For Nelson, Trafalgar was the crowning mercy, the glorious reward of a life of self-devotion scarcely to be paralleled. Had he lived, it is said that blindness must have been his fate, and perhaps a yet more cruel clear-sightedness where he might well have prayed to be blind forever, for she had been tested by her attitude to his wife and had failed—a tragic failure that must have marred all their future. But he died with his faith unbroken.

Surely his great belief uplifts her and, washing all the stains away, leaves her fair face pure beauty in our memory, as Romney, who also loved her, has given it to us forever. To whom little is given, of them shall little be required, and she had little enough in her young days when character is unalterably moulded for life.

As for judgment on him—Heaven forbid! The cruelty to his wife is patent, but not the circumstances which led up to it. Nor her compensations. It was not all loss. If she had ever envied Emma her great husband’s love, Emma had cause to envy her also.

When the day of their final separation came, this was Nelson’s last farewell to his wife: “I call God to witness there is nothing in you or your conduct I wish otherwise.” Let that be set against the bitternesses with which the other influence inspired his generous heart.

I stood by her tomb in Littleham Churchyard, Devon, not many years ago and read its proud legend: “Frances, Viscountess Nelson, Duchess of Bronte.” So she bore his name unsullied to the grave. She lived her days in peace in the family of her son, tenderly cared for by those who loved her. Here is her portrait by one who knew her well: “If mildness, forbearance and indulgence to the weaknesses of human nature could have availed her, her fate might have been very different. No reproach ever passed her lips. You should know the worth of her who has been so often misrepresented from the wish of many to cast the blame anywhere but on him who was so deservedly dear to the nation.”

Deservedly dear indeed, and most dear to her also. Many waters cannot quench love. Her grandchild remembered and recorded how she would take her husband’s miniature from a preciously treasured casket and kiss it and lay it back, and how in her low voice she would say: “You too, little Fan, may one day know what it is to have a broken heart,” with the gentle sweetness of nature that lived in the child’s memory. This lady, too, had had her battle and had conquered.

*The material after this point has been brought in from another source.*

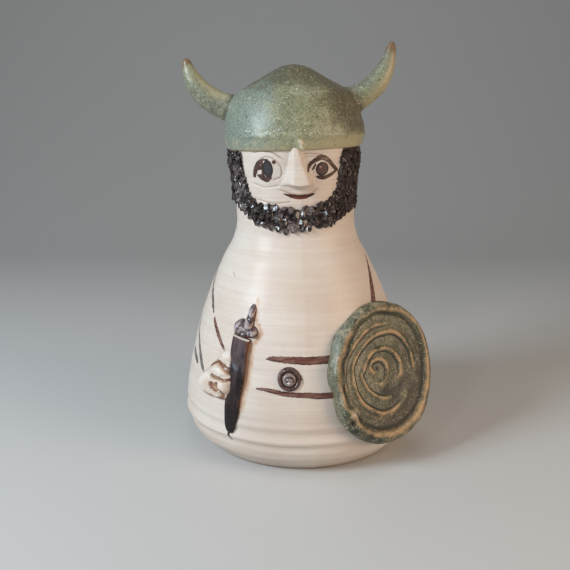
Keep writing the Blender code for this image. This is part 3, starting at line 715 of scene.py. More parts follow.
def shapeHelmet(points):
    azimuth, z, radius = placeOf(points)
    bowl = fade(helmetRadius(z) + 2.5 - radius, 0.0, 2.0)
    bridge = bell(azimuth - 6.0 + 0.50 * (z - 160.0), 2.9) * bell(z - 160.6, 4.4) * (np.abs(azimuth) < 90)
    bridge = bridge * (1.0 + 0.6 * grain(points, 1.8, 3.0))
    outward = np.column_stack([np.sin(np.radians(azimuth)), -np.cos(np.radians(azimuth)), 0 * z])
    rolled = 0.25 * bell(z - 165.0 - 0.03 * points[:, 0], 1.6) - 0.20 * bell(z - 162.6, 1.2)
    swell = 1.3 * bridge + (0.32 * grain(points, 17.0, 2.0) + rolled) * bowl
    shaped = points + outward * swell[:, None]
    above = z - 158.0 - points[:, 0] * math.tan(math.radians(helmetValues["rimTilt"]))
    warmSide = fade(azimuth, -25.0, 35.0)
    rim = 0.40 * fade(above, 7.8, 4.8) + 0.30 * fade(above, 2.4, 0.4)
    thin = bowl * (rim + 0.34 * warmSide * fade(above, 12.0, 3.0))
    thin = np.maximum(thin, 1.6 * bridge) + 0.10 * grain(points, 5.0, 6.0)
    rust = np.zeros(len(z))
    horn = np.zeros(len(z))
    for side, rootHeight, reach, rise, thickness in helmetValues["horns"]:
        t = np.linspace(0.0, 1.0, 60)
        line, _ = hornLine(side, rootHeight, reach, rise, t)
        line[:, 0] += leanAt(line[:, 2])
        gaps = np.linalg.norm(points[:, None, [0, 2]] - line[None, :, [0, 2]], axis=2)
        nearest = np.argmin(gaps, axis=1)
        at, inner = t[nearest], line[nearest]
        onHorn = (np.sign(points[:, 0] - leanAt(z)) == side) * (1.0 - bowl)
        horn = np.maximum(horn, onHorn)
        upper = (side * (inner[:, 0] - points[:, 0]) * 0.7 + (points[:, 2] - inner[:, 2]) * 0.8) / thickness
        rust = np.maximum(rust, onHorn * (0.95 * fade(at, 0.84, 0.97) + 0.25 * fade(at, 0.5, 0.9)))
        tan = 0.75 * fade(upper, -0.2, 0.8) if side < 0 else 0.70 * fade(upper, 0.5, -0.6)
        thin = np.maximum(thin, onHorn * (0.12 + tan * fade(at, 0.05, 0.30)))
    joint = bell(radius - helmetRadius(np.clip(z, 158, 199)) - 1.6, 1.3)
    joint = joint * (np.abs(np.abs(azimuth) - 90) < 50) * (z > 168)
    speckBand = 0.75 * bell(above - 9.3, 2.0) * fade(np.abs(azimuth), 50, 20)
    speckBrow = 0.34 * bell(azimuth - 2.0, 18.0) * bell(above - 24.0, 9.0)
    umber = bowl * np.maximum(0.95 * fade(z, 181, 197), 1.25 * bell(azimuth - 60, 30) * fade(z, 161, 174))
    fields = {
        "thin": thin, "rust": rust,
        # blue-green over the bowl's left side, partly a painted reflection of the cool light; on the horns
        # the glaze's own tint
        "coolTintAndSheen": np.maximum(bowl * (1.05 * fade(azimuth, 5.0, -50.0)), 0.45 * horn),
        "umber": np.maximum(np.maximum(umber, 0.95 * joint), 0.40 * horn),
        "dusted": bowl * (0.15 + speckBand + speckBrow + 0.5 * bridge) + 0.22 * horn,
        # painted shadow under the right horn's root, along with pooled glaze
        "poolAndShade": bell(azimuth - 86, 8) * bell(z - 171.5, 4.0) * (radius > 30) * bowl,
        "bare": 0.62 * bridge * (1.0 + 0.8 * grain(points, 1.1, 7.0)),
    }
    return shaped, fields


def makeHelmet():
    low = helmetValues["stations"][0][0]
    profile = [(0.0, low + 6.0), (28.0, low + 1.6), (helmetValues["rimRadius"] - 0.8, low - 0.1)]
    profile += [(float(helmetRadius(z)), float(z)) for z in np.linspace(low + 0.6, 199.9, 90)]
    profile.append((0.0, 200.0))
    bm = turned(profile, helmetValues["turnSteps"], merge=0.01)
    for vertex in bm.verts:
        share = (200.0 - vertex.co.z) / (200.0 - low)
        vertex.co.z += vertex.co.x * math.tan(math.radians(helmetValues["rimTilt"])) * share
    for horn in helmetValues["horns"]:
        addHorn(bm, *horn)
    bmesh.ops.recalc_face_normals(bm, faces=bm.faces[:])
    mesh = bpy.data.meshes.new("helmetClay")
    bm.to_mesh(mesh)
    bm.free()
    clay = bpy.data.objects.new("helmetClay", mesh)
    bpy.context.scene.collection.objects.link(clay)
    merge = clay.modifiers.new("pressedTogether", "REMESH")
    merge.mode = "VOXEL"
    merge.voxel_size = helmetValues["voxel"]
    graph = bpy.context.evaluated_depsgraph_get()
    bm = bmesh.new()
    bm.from_object(clay, graph)
    bpy.data.objects.remove(clay)
    smoothed(bm, bm.verts[:], 1)
    roots = [Vector((side * (float(helmetRadius(height)) - 1.0), 0.0, height + 0.5))
             for side, height, *_ in helmetValues["horns"]]
    near = [vertex for vertex in bm.verts
            if min((vertex.co - root).length for root in roots) < helmetValues["fillet"]]
    smoothed(bm, near, helmetValues["smoothings"])
    for vertex in bm.verts:
        vertex.co.x += float(leanAt(vertex.co.z))
    finishPiece("helmet", bm, glazeFinish("helmetGlaze", helmetTones, 1.5), shapeHelmet)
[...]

What room is there for judgment? These things are beyond us. There was gold in Emma also, with all her evil. Her devotion to her poor lowly-born old mother, unfaltering in riches and poverty, is a flower that time cannot wither, and there was the quick passion for courage and high deeds, and the generous hand in giving. England owes her a debt for the beacon fire of sympathy which lit Nelson’s way across stormy seas—a debt she never paid, but should not forget. There is a sullied splendour about the woman which makes her rememberable where women greater and better are forgotten, a warm humanity, which pleads for her eternally and must until Nelson’s own name is drifted over with the remorseless sands of time.

If it is possible to imagine some world where love in pure essence seeking its source immortal is one, it may be believed that the love of these two women, so strangely different in character and circumstances, may, at last united, heal his wounds and draw him forever to the heart of the Beautiful made manifest in each of them. For Love is eternal, and who shall judge his way in the deep waters?